Friday 23 December 2022

Grocery barons milking inflation for all its worth

 

Inflation is quite something. Just the talk of it encourages its self-perpetuation. 

This year a fine red line has been erased, allowing almost everyone to adjust their prices to more “appropriate” levels. 

That streaming platform I use? Let’s tack on another $5 per month (25% increase). 

Mushrooms – the one grocery item I’m familiar with – add another dollar per package (33% increase). 

Even the cost of developing my daughter’s school pictures has increased – there’s now a labour and fuel fee of $2 per order! 

I’m not even mentioning the price of gas, cars or bikes... Bikes, of all things, have doubled in price over the last two years. Used cars, if you’ve been looking for one, are up by more than 20%. 

I’m in a position where I can afford the extra costs, but many are not so fortunate. It’s a fine line between working for a living wage and working in poverty. Utilities alone have increased 3-5% per year on average over the last five years where I live, even before the Great Inflation of 2022. Now groceries have increased 10% year over year. These are life essentials. 

People my age have been fortunate to have low inflationary pressures for most of our adult lives, which has allowed us to borrow money to buy homes and cars for very little. That’s all changing. For the savers out there, it might be welcome news – especially those who prefer the low-risk kind of investments. GICs are finally looking attractive again. Guaranteed five percent interest? I’ll take that, even though I’m still losing out to inflation! 

But most people don’t have money lying around to invest. We’ve been conditioned by low interest rates to borrow to the max. Only now, those rates aren’t so low.
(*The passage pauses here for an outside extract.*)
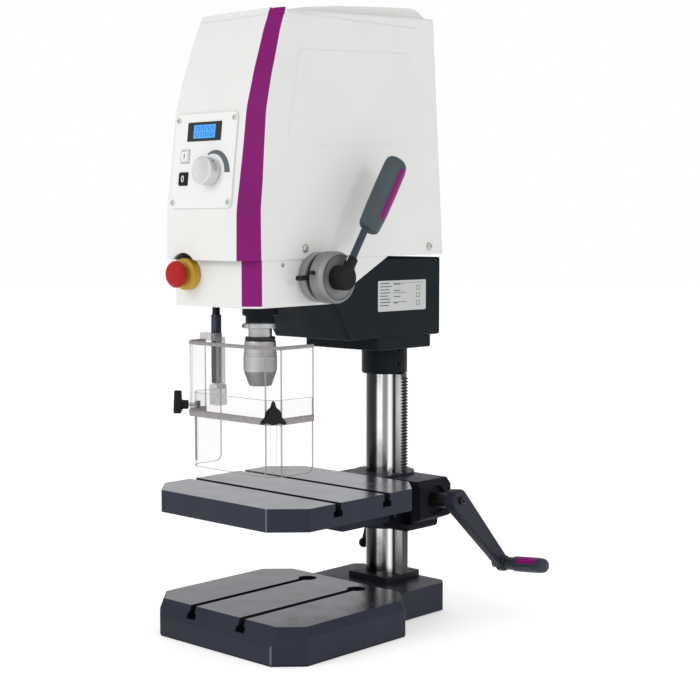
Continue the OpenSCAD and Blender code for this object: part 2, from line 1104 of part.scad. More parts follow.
base();
foot_flange();
flange_screws();
column();
rack();
table();
shaft_bush();
gear_pin();
lift_gear();
worm_shaft();
crank_arm();
crank_screw();
crank_grip();
crank_grip_inlay();
clamp_lever();
head_casting();
column_collar();
label_plate();
cable_gland();
upper_hood();
lower_cover();
hood_screws();
control_panel();
panel_screws();
display_bezel();
display_screen();
start_button();
stop_button();
speed_knob();
estop_collar();
estop_button();
motor_bracket();
motor();
motor_pulley();
drive_belt();
pulley_bridge();
spindle_pulley();
quill();
quill_collar();
quill_bearing();
spindle();
chuck_core();
chuck_sleeve();
jaw_a();
jaw_b();
jaw_c();
feed_flange();
depth_clamp();
feed_shaft();
feed_drum();
feed_cap();
lever_arm();
lever_grip();
lever_inlay();
guard_bracket();
guard_post();
guard_frame();
guard_screen();
knob_right();
knob_left();
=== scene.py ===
import contextlib
import math
import random

import bmesh
import bpy
from mathutils import Matrix, Vector


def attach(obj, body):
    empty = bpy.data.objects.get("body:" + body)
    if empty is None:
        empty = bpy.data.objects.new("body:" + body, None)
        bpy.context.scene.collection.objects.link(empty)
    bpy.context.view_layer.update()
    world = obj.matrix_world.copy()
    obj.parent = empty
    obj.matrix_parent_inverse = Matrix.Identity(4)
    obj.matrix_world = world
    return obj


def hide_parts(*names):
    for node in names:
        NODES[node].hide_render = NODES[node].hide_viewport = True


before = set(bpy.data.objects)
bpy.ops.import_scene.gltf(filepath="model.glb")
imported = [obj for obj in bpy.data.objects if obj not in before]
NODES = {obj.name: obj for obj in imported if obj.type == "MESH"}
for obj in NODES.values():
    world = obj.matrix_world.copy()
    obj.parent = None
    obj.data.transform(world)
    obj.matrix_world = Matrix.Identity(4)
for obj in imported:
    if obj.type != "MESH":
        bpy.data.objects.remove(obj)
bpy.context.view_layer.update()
MM = 0.001
SCENE = bpy.context.scene
SCENE.view_settings.view_transform = "Standard"
SCENE.view_settings.look = "None"

# ---------------------------------------------------------------- driving sizes, millimetres

COLUMN_R = 30
SPINDLE_Y = -282
FEED_Y, FEED_Z = -250, 553.5
GEAR_X, GEAR_Z = 57.2, 162
SHAFT_GAP, SHAFT_TILT = 21.9, 5.5
POST_X, POST_Y = -74, -304
SEAM_Z = 583.5
HOOD_HW, HOOD_BACK = 88.0, 46
HOOD_RISE, BACK_LEAN, SIDE_LEAN = 373.5, 19, 6
TOP_Y, TOP_Z = -322, 938
TOP_RUN, TOP_RISE = 349, 19
CAST_HW = 82.0
NECK_HW, TEE_HW = 6, 9.5
FOOT_SLOT_X, SLOT_END_Y = 54, -127
TABLE_SLOTS = (-279, -172)
FLANGE_BOLTS = [(x, y) for x in (-33, 33) for y in (-33, 33)]

# ---------------------------------------------------------------- camera


def place_new(name, data):
    """A new object in the scene for some data."""
    o = bpy.data.objects.new(name, data)
    SCENE.collection.objects.link(o)
    return o


cam_data = bpy.data.cameras.new("camera")
cam_data.lens = 76.83
cam_data.sensor_width = 36.0
cam_data.clip_start = 0.05
cam_data.clip_end = 60.0
camera = place_new("camera", cam_data)
SCENE.camera = camera
CAM_AZ, CAM_EL = math.radians(42.95), math.radians(4.76)
cam_back = Vector((
    math.sin(CAM_AZ) * math.cos(CAM_EL), -math.cos(CAM_AZ) * math.cos(CAM_EL), math.sin(CAM_EL),
))
camera.location = (1.6294, -1.8336, 0.6292)
camera.rotation_euler = cam_back.to_track_quat("Z", "Y").to_euler()

# ---------------------------------------------------------------- mesh tools


def rounded(before, point, after, seg):
    """One corner of an outline: the point itself, or an arc of its radius within its two sides."""
    p = Vector(point[:2])
    r = point[2] if len(point) > 2 else 0
    a = Vector(before[:2]) - p
    b = Vector(after[:2]) - p
    if r <= 0 or a.length < 1e-6 or b.length < 1e-6 or a.angle(b) > math.radians(178):
        return [tuple(p)]
    half = a.angle(b) / 2
    t = min(r / math.tan(half), a.length * 0.49, b.length * 0.49)
    r = t * math.tan(half)
    pa, pb = p + a.normalized() * t, p + b.normalized() * t
    c = p + (a.normalized() + b.normalized()).normalized() * (r / math.sin(half))
    a0 = math.atan2(pa.y - c.y, pa.x - c.x)
    a1 = math.atan2(pb.y - c.y, pb.x - c.x)
    da = (a1 - a0 + math.pi) % (2 * math.pi) - math.pi
    angles = [a0 + da * k / seg for k in range(seg + 1)]
    return [(c.x + r * math.cos(ang), c.y + r * math.sin(ang)) for ang in angles]


def fillet(points, seg=5):
    """A closed outline with each (x, y, radius) corner rounded."""
    out = []
    for i, point in enumerate(points):
        out += rounded(points[i - 1], point, points[(i + 1) % len(points)], seg)
    return out


def open_fillet(points, seg=5):
    """An open profile with its inner (x, y, radius) corners rounded."""
    out = [tuple(points[0][:2])]
    for before, point, after in zip(points, points[1:], points[2:]):
        out += rounded(before, point, after, seg)
    out.append(tuple(points[-1][:2]))
    return out


def window(x0, y0, x1, y1, r, seg=6):
    """A rectangle with rounded corners."""
    return fillet([(x0, y0, r), (x1, y0, r), (x1, y1, r), (x0, y1, r)], seg)


def shift(x, y, z):
    return Matrix.Translation((x, y, z))


def turn(degrees, axis):
    return Matrix.Rotation(math.radians(degrees), 4, axis)


def raw(name, verts, faces, place=None):
    """A mesh object from points in millimetres, moved to its place."""
    me = bpy.data.meshes.new(name)
    me.from_pydata([tuple(Vector(v) * MM) for v in verts], [], faces)
    o = place_new(name, me)
    if place is not None:
        m = place.copy()
        m.translation = m.translation * MM
        me.transform(m)
    tidy(o)
    return o


@contextlib.contextmanager
def edited(o):
    """Opens the object's mesh for changes and writes them back."""
    bm = bmesh.new()
    bm.from_mesh(o.data)
    yield bm
    bm.to_mesh(o.data)
    bm.free()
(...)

It’s ironic that to battle inflation, central banks need things to cost even more. With central banks raising interest rates a whopping 4% in one year, homes, cars and other big-ticket items cost more to pay down. One man who bought a condo in Ontario this spring said he now spends $2100 on his mortgage instead of $1400. A friend of mine said his apartment rent went up $300 per month this summer. There were no other options but to pay the 25% increase. 

It’s a little too easy, if you ask me, for those making the most to squeeze any surplus out of those making less. Like I said, once the inflation narrative takes over, look out. Some people are using it to their advantage. 

Grocery chains in particular look like the robber barons of the 19th century, with little consideration for their low-wage workers. Loblaw’s CEO Galen Weston gained popularity during the pandemic by giving his workers a two-dollar per hour pay raise during the first year of covid, but then he revoked the pay bump just as inflation began to rise. But that’s not all that was increasing – his store profits are up 30% this year thanks to the inelastic demand for higher-priced food.

It’s a little discouraging for the person making $15 an hour working at a till all day. As one middle-aged worker who was bagging my groceries told me, it’s not enough to live on. 

With today’s prices, it certainly isn’t.